Nella notte di Valpurga, dal calderone in cui bruciano i libri, viene fuori il distillato alchemico che sa assai più di nigredo che di albedo: una civiltà che trasuda violenza e dimenticanza – che nel caso del nazismo sterminerà sei milioni di ebrei, devasterà l’Europa, trasformerà i suoi stessi cittadini in feroci criminali per poi abbandonarli a un massacro privo di speranza – che dichiara guerra all’individuo e provoca “la caduta di una storia piena di significato al nulla, al caos”.
Di una simile efferatezza l’occidente da quasi ottant’anni non è più testimone. Almeno per quanto riguarda i libri (per quanto riguarda gli umani, basta pensare alla violenza che continuano a subire le donne e gli immigrati per rinunciare a qualsiasi entusiasmo a proposito del progresso civile). Di roghi di volumi stampati non si dà notizia. Ma forse perché nel processo di de-soggettivazione – con esiti invero rancorosi – la contemporaneità è andata assai più in là senza bisogno di dittature, anzi favorendo – o fingendo di favorire – il più disinvolto ed egoistico trionfo delle pulsioni elementari? Quest’epoca – suggerisce Giuseppe Montesano nella bella introduzione alle pagine di Lowenthal – dichiara che “la cultura critica non serve a niente per avere o fare un lavoro”. Quest’epoca, mentre allarga a dismisura il numero degli analfabeti funzionali, ha dichiarato guerra alla lettura profonda, dalla essa vuole purificarci, “quel genere di lettura che fa scontrare il sistema neuronale con difficoltà che lo fanno evolvere, e non la lettura superficiale che attiva soltanto una parte trascurabile del sistema neuronale”.

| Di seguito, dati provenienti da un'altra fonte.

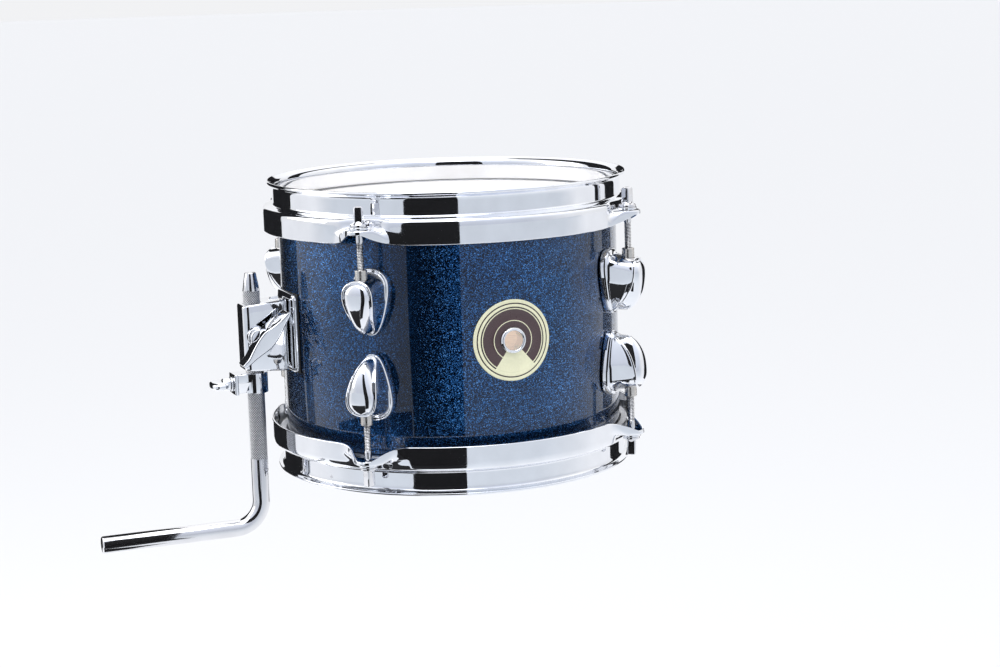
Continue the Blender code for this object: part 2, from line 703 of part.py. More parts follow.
def build_bracket_block(face_radius):
    """The hollow casting which the arm passes through, with a boss for the wing bolt."""
    inner = face_radius + GAP
    bm = bmesh.new()
    bmesh.ops.create_cube(bm, size=1.0)
    for vert in bm.verts:
        is_outer = vert.co.x < 0
        levels = BLOCK_OUTER_Z if is_outer else BLOCK_INNER_Z
        vert.co.x = -BLOCK_OUTER if is_outer else -inner
        vert.co.y *= 2 * BLOCK_HALF_WIDTH
        vert.co.z = levels[1] if vert.co.z > 0 else levels[0]
    block = place("bracket_block", mesh_from(bm, "bracket_block"), CHROME)
    round_edges(block, BLOCK_ROUND)
    across = (math.pi / 2, 0, 0)
    axis = (-ARM_OFFSET, 0, CLAMP_HEIGHT)
    boss = cylinder_mesh("boss", BOSS_RADIUS, BLOCK_HALF_WIDTH - 0.001, BOSS_END, 20)
    combine(block, as_cutter("boss", boss, location=axis, rotation=across), "UNION")
    bore = cylinder_mesh("arm_bore", ARM_BORE_RADIUS, -0.05, 0.05, 24)
    combine(block, as_cutter("arm_bore", bore, location=(-ARM_OFFSET, 0, 0)))
    half_x, half_z = JAW_HALF
    pocket_end = JAW_SEAT + JAW_THICKNESS + JAW_TRAVEL_ROOM
    pocket = box_mesh("jaw_pocket", (-half_x - GAP, -pocket_end, -half_z - GAP),
                      (half_x + GAP, -0.001, half_z + GAP))
    combine(block, as_cutter("jaw_pocket", pocket, location=axis))
    hole = cylinder_mesh("bolt_hole", BOLT_HOLE_RADIUS, 0.008, BOSS_END + 0.005, 16)
    combine(block, as_cutter("bolt_hole", hole, location=axis, rotation=across))


def build_clamp():
    """The jaw against the arm, and the wing bolt which presses it."""
    axis = (-ARM_OFFSET, 0, CLAMP_HEIGHT)
    half_x, half_z = JAW_HALF
    jaw = box_mesh("bracket_jaw", (-half_x, -JAW_SEAT - JAW_THICKNESS, -half_z),
                   (half_x, -JAW_SEAT, half_z))
    place("bracket_jaw", jaw, BRUSHED, axis)
    tip = JAW_SEAT + JAW_THICKNESS + GAP
    hub_start = BOSS_END + GAP
    hub_end = hub_start + HUB_LENGTH
    profile = [(0.0, hub_end + 0.001), (HUB_RADIUS - 0.0008, hub_end + 0.001),
               (HUB_RADIUS, hub_start), (BOLT_RADIUS, hub_start), (BOLT_RADIUS, tip),
               (0.0, tip)]
    bolt = turned("wing_bolt", profile, CHROME, 16, location=axis,
                  rotation=(math.pi / 2, 0, 0))
    leaf = as_cutter("wing_leaf", plate_mesh("wing_leaf", wing_outline(), WING_THICKNESS),
                     location=(-ARM_OFFSET, -hub_end - WING_THICKNESS / 2, CLAMP_HEIGHT),
                     rotation=(math.pi / 2, WING_TILT, 0))
    round_edges(leaf, 0.0010, 1, math.radians(60))
    combine(bolt, leaf, "UNION")


def wing_outline():
    """A leaf with two wings, slightly swept like a propeller."""
    points = []
    steps = 10
    for side in (1, -1):
        for count in range(steps):
            along = side * math.cos(math.pi * count / steps)
            width = WING_TIP_WIDTH + (WING_HALF_WIDTH - WING_TIP_WIDTH) * (1 - along ** 2) ** 1.5
            round_off = math.sqrt(max(1 - along ** 6, 0.0))
            sweep = 0.0022 * math.sin(math.pi * along)
            points.append((WING_HALF_LENGTH * along, side * width * round_off + sweep))
    return points


# ---------------------------------------------------------------- arm and memory lock

def build_arm():
    """The bent rod: a horizontal leg from the origin, a bend, and an upright with a cone tip."""
    curve = bpy.data.curves.new("arm", "CURVE")
    curve.dimensions = "3D"
    curve.bevel_depth = ARM_RADIUS
    curve.bevel_resolution = 6
    curve.render_resolution_u = 0
    curve.use_fill_caps = True
    centre_x = -ARM_OFFSET - ARM_BEND
    centre_z = -ARM_LEG_DROP + ARM_BEND
    route = [(-ARM_OFFSET - ARM_LEG_LENGTH, -ARM_LEG_DROP, 1.0)]
    for count in range(ARM_BEND_STEPS + 1):
        turn = math.pi / 2 * count / ARM_BEND_STEPS
        route.append((centre_x + ARM_BEND * math.sin(turn),
                      centre_z - ARM_BEND * math.cos(turn), 1.0))
    route += [(-ARM_OFFSET, ARM_TOP - ARM_CONE, 1.0), (-ARM_OFFSET, ARM_TOP, ARM_TIP_RATIO)]
    spline = curve.splines.new("POLY")
    spline.points.add(len(route) - 1)
    for point, (x, z, radius) in zip(spline.points, route):
        point.co = (x, 0.0, z, 1.0)
        point.radius = radius
    place("arm", smooth(mesh_of_curve(curve)), CHROME)


def build_memory_lock():
    """The collar under the bracket, with a thumb bolt which holds it on the arm."""
    middle = (LOCK_TOP + LOCK_BOTTOM) / 2
    body = place("memory_lock", box_mesh("memory_lock", (-LOCK_OUTER, -LOCK_HALF_WIDTH,
                                                         LOCK_BOTTOM),
                                         (-ARM_OFFSET, LOCK_HALF_WIDTH, LOCK_TOP)), CHROME)
    round_edges(body, 0.0015)
    collar = cylinder_mesh("lock_collar", LOCK_COLLAR_RADIUS, LOCK_BOTTOM, LOCK_TOP, 24)
    combine(body, as_cutter("lock_collar", collar, location=(-ARM_OFFSET, 0, 0)), "UNION")
    bore = cylinder_mesh("lock_bore", ARM_BORE_RADIUS, LOCK_BOTTOM - 0.005, LOCK_TOP + 0.005,
                         24)
    combine(body, as_cutter("lock_bore", bore, location=(-ARM_OFFSET, 0, 0)))
    outwards = (0, -math.pi / 2, 0)
    hole = cylinder_mesh("lock_bolt_hole", BOLT_HOLE_RADIUS, ARM_OFFSET, LOCK_OUTER + 0.005, 16)
    combine(body, as_cutter("lock_bolt_hole", hole, location=(0, 0, middle), rotation=outwards))
    washer_high = LOCK_OUTER + GAP + LOCK_WASHER_THICKNESS
    washer = ring_profile(BOLT_HOLE_RADIUS, LOCK_WASHER_RADIUS, LOCK_OUTER + GAP, washer_high)
    turned("memory_lock_washer", washer, CHROME, 16, ring=True, location=(0, 0, middle),
           rotation=outwards)
    neck = washer_high + GAP
    profile = [(0.0, THUMB_START + 0.002), (BOLT_RADIUS, THUMB_START + 0.002),
               (BOLT_RADIUS + 0.001, neck), (BOLT_RADIUS, neck), (BOLT_RADIUS, LOCK_BOLT_TIP),
               (0.0, LOCK_BOLT_TIP)]
    bolt = turned("memory_lock_bolt", profile, CHROME, 16, location=(0, 0, middle),
                  rotation=outwards)
    thumb = plate_mesh("thumb", thumb_outline(), 2 * THUMB_HALF_THICKNESS)
    thumb = as_cutter("thumb", thumb, location=(0, 0, middle))
    round_edges(thumb, 0.0016, 2, math.radians(60))
    combine(bolt, thumb, "UNION")


def thumb_outline():
    """A rounded lozenge, wider across the bolt than along it."""
    middle = -(THUMB_START + THUMB_END) / 2
    half = (THUMB_END - THUMB_START) / 2
    steps = 20
    points = []
    for count in range(steps):
        turn = 2 * math.pi * count / steps
        points.append((middle + half * math.cos(turn), THUMB_HALF_WIDTH * math.sin(turn)))
    return points


# ---------------------------------------------------------------- the whole drum

def build_drum():
    shell = build_shell()
    wrap = build_wrap()
    build_heads()
    build_hoops()
    build_lugs()
    build_swivel_nuts()
    build_tension_rods()
    build_badge()
    vent = build_grommet()
    holes = screw_holes()
    for piece in (shell, wrap):
        combine(piece, vent)
        combine(piece, holes)
    face_radius = build_bracket_plates(holes)
    build_bracket_block(face_radius)
    build_clamp()
    build_arm()
    build_memory_lock()


build_drum()
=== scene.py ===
import json
import math

import bmesh
import bpy
from mathutils import Matrix, Vector


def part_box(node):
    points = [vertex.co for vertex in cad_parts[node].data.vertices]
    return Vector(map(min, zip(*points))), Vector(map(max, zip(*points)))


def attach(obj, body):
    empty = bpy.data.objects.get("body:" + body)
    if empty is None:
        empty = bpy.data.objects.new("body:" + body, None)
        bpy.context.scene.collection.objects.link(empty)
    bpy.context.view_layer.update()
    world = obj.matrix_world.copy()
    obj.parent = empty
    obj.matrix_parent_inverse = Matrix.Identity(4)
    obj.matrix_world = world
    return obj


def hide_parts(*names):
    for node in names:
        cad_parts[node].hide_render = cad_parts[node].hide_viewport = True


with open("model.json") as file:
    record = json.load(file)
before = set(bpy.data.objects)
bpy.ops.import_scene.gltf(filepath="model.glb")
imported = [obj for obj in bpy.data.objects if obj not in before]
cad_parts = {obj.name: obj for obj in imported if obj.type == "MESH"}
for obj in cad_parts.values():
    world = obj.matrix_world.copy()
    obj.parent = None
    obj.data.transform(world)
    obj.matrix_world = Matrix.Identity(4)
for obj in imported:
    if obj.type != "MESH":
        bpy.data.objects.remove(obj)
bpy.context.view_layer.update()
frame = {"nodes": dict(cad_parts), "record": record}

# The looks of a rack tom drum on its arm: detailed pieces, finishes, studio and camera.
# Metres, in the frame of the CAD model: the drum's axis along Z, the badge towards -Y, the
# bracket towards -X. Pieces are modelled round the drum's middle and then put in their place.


# ---------------------------------------------------------------- sizes from the frame

def middle(node):
    low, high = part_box(node)
    return (low + high) / 2


def extent(node):
    low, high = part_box(node)
    return high - low


DRUM = middle("shell")


def heights(node):
    """Lowest and highest point of a node, from the drum's middle."""
    return tuple(corner.z - DRUM.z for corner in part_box(node))


SHELL_RADIUS = extent("shell_wrap").x / 2
WRAP_HALF = extent("shell_wrap").z / 2
WRAP_THICKNESS = 0.0005
FILM_FOOT, FILM_TOP = heights("batter_film")
FILM_RADIUS = extent("batter_film").x / 2
FILM_THICKNESS = 0.0004
HOOP_TOP = heights("batter_hoop")[1]

ROD_SPOT = middle("batter_tension_rod_1") - DRUM
ROD_FROM_AXIS = ROD_SPOT.xy.length
FIRST_STATION = math.atan2(ROD_SPOT.y, ROD_SPOT.x)
STATIONS = [FIRST_STATION + index * math.pi / 2 for index in range(4)]
ROD_END, ROD_TOP = heights("batter_tension_rod_1")
WASHER_LOW, WASHER_HIGH = heights("batter_rod_washer_1")
EAR_SEAT = WASHER_LOW - 0.0003

ARM_RADIUS = extent("arm").y / 2
ARM_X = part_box("arm")[1].x - ARM_RADIUS - DRUM.x
ARM_TOP = heights("arm")[1]
ARM_BORE = ARM_RADIUS + 0.00033
LEG_Z = heights("arm")[0] + ARM_RADIUS
LEG_START = -DRUM.x

VENT_HOLE = 0.0079
FACE_ON = math.radians(35)      # sharp edges are steeper than this


# ---------------------------------------------------------------- mesh tools

def skin(name, rings, wrap=False, closed=True, caps=True, sharp=FACE_ON):
    """Quads over rings of points. wrap joins the last ring to the first, and closed the ends
    of each ring; caps closes the first and last ring with a face."""
    bm = bmesh.new()
    rows = [[bm.verts.new(point) for point in ring] for ring in rings]
    pairs = list(zip(rows, rows[1:])) + ([(rows[-1], rows[0])] if wrap else [])
    count = len(rows[0])
    for low, high in pairs:
        for index in range(0 if closed else 1, count):
            bm.faces.new((low[index - 1], low[index], high[index], high[index - 1]))
    if caps and not wrap:
        bm.faces.new(rows[0])
        bm.faces.new(rows[-1])
    return finished(bm, name, sharp)


def finished(bm, name, sharp=FACE_ON):
    """Weld, turn the faces outwards and shade smooth between sharp edges."""
    bmesh.ops.remove_doubles(bm, verts=bm.verts, dist=1e-7)
    bmesh.ops.recalc_face_normals(bm, faces=bm.faces)
    mesh = bpy.data.meshes.new(name)
    bm.to_mesh(mesh)
    bm.free()
    mesh.shade_smooth()
    mesh.set_sharp_from_angle(angle=sharp)
    return mesh


def turned(name, profile, steps=64, ring=True, sharp=FACE_ON):
    """A profile of (radius, height) points turned about Z. An open one ends on the axis."""
    rings = []
    for count in range(steps):
        angle = 2 * math.pi * count / steps
        rings.append([(r * math.cos(angle), r * math.sin(angle), z) for r, z in profile])
    return skin(name, rings, wrap=True, closed=ring, sharp=sharp)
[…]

Nabokov a proposito delle Metamorfosi di Kafka, chiarì che l’insetto in cui Gregor si era trasformato era in realtà uno scarabeo sacro e che, soprattutto, in quanto tal genere di coleottero, sotto il carapace aveva le ali. Se Gregor le avesse scovate, avrebbe potuto volare. In quest’epoca grigia, nevrotica e confusa, in questi tempi di letture superficiali e di visioni multicolori che non richiedono riflessione, il breve ma profondo saggio di Lowenthal e la densa introduzione di Montesano, possono aiutarci a ridare un po’ d forza d’ali al nostro spirito, prima che il carapace lo avvolga come una scura notte che taglia il respiro.